Half out of boredom, Stephanie begins joining Luke on his pot-dealing rounds, where they encounter some nicely sketched minor characters, including indie stalwart Jane Adams as a lonely rock musician and Mary-Kate Olsen as a ditzy Deadhead. Luke and Stephanie share blunts and life stories, eventually consummating their relationship at her parent's Fire Island cottage. But the real love story of The Wackness is the friendship between Luke and his damaged, self-destructive psychiatrist. Ben Kingsley has had quite a summer: First, he oversaw Mike Myers' spiritual education in the magisterially awful Love Guru, and now he makes out with Mary-Kate Olsen in a telephone booth. I can't say he escaped from the former unscathed, but his funny, layered performance as the needy but endearing Jeff is the single best thing in The Wackness. The lanky and wry Olivia Thirlby, who played Ellen Page's best friend in Juno, also stands out, especially in a scene where the semi-estranged father and daughter watch television together.
Which brings us to the movie's central problem: naive, mouth-breathing Luke, who dominates virtually every scene, is the movie's most thinly drawn and least interesting character. It's never clear, for example, why this sheltered, middle-class, socially awkward boy is so fist-bumpingly down with his streetwise supplier Percy (Wu-Tang's Method Man). And how much of Luke's inability to connect with others is due to his constant state of low-level stonage?
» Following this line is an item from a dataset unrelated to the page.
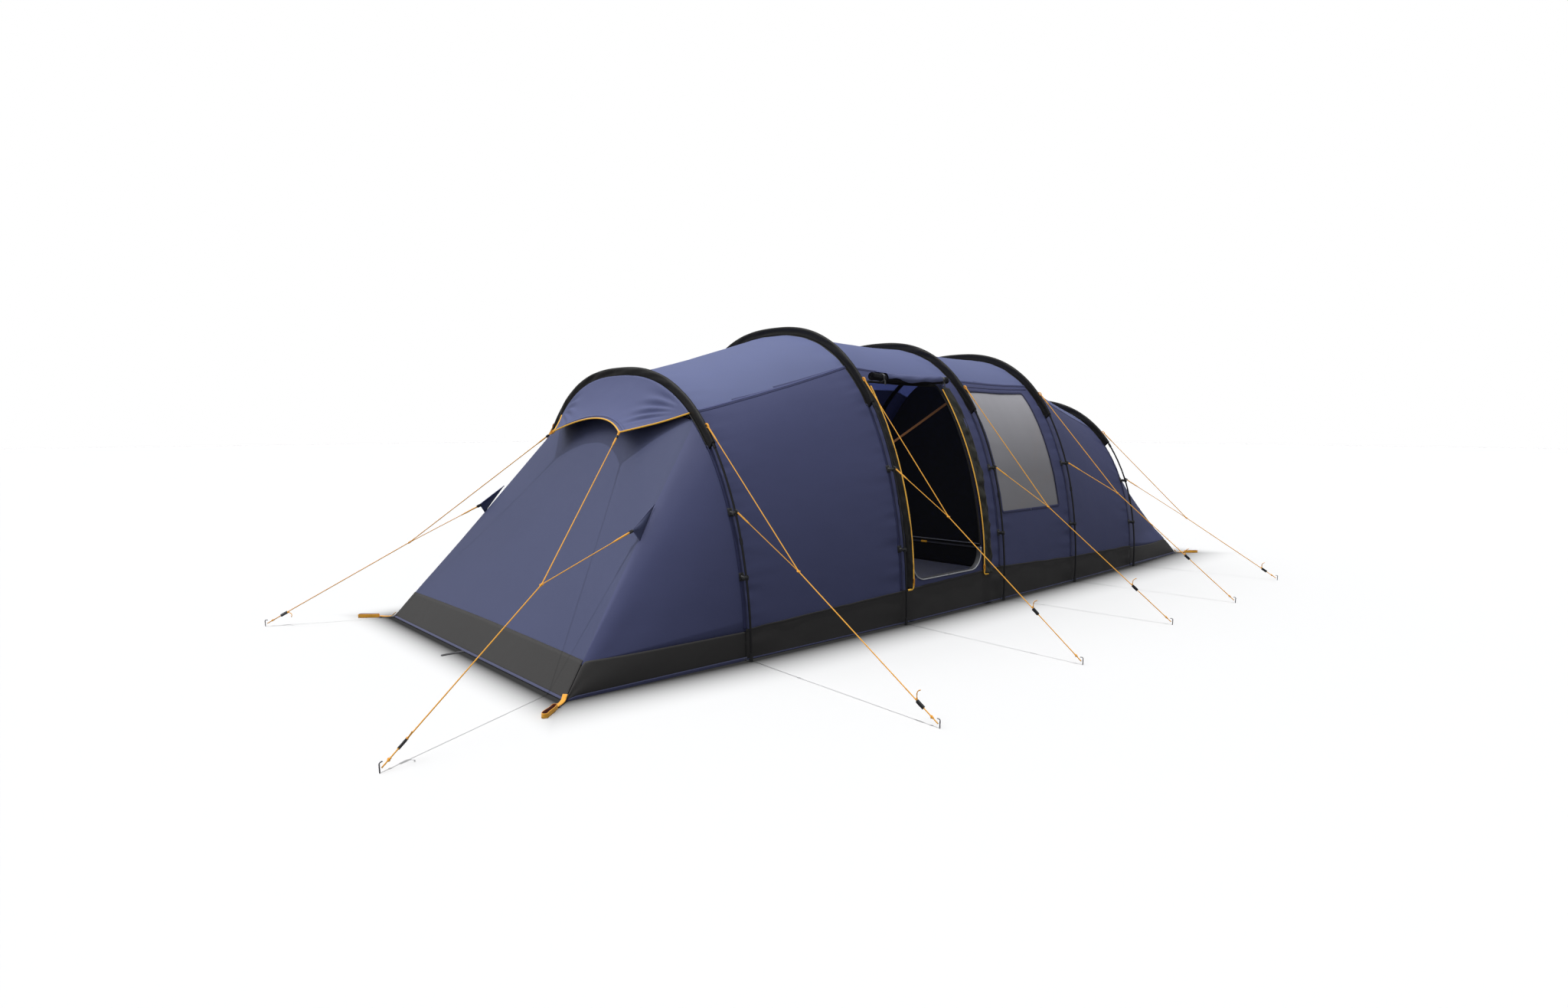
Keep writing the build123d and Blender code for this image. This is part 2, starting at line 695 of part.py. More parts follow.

The Wackness evinces a morally neutral attitude toward drugs that's refreshing: It's neither a party movie nor an after-school special. Still, it would be nice to know what, besides the hormones and the chronic, makes Luke tick.
So, unless you're curating an exhibit on the '90s, The Wackness is unlikely to replace Rushmore as your favorite coming-of-age film, but it's worth seeing for the little moments. When Dr. Squires and his dead-eyed trophy wife (a nearly unrecognizable Famke Janssen) finally decide to divorce, they exchange a split-second smile that lets you see what they once meant to each other. And as Stephanie wades out into the surf on the night she relieves Luke of his virginity, she gets a line that's perfect for both her devil-may-care character and the movie's wistful mood: "How could anything possibly matter right now?" Later, Will Smith (that's vintage Will Smith, of course) raps on the soundtrack: "Think of the summers of the past/ Adjust the bass and let the Alpine blast." Word up.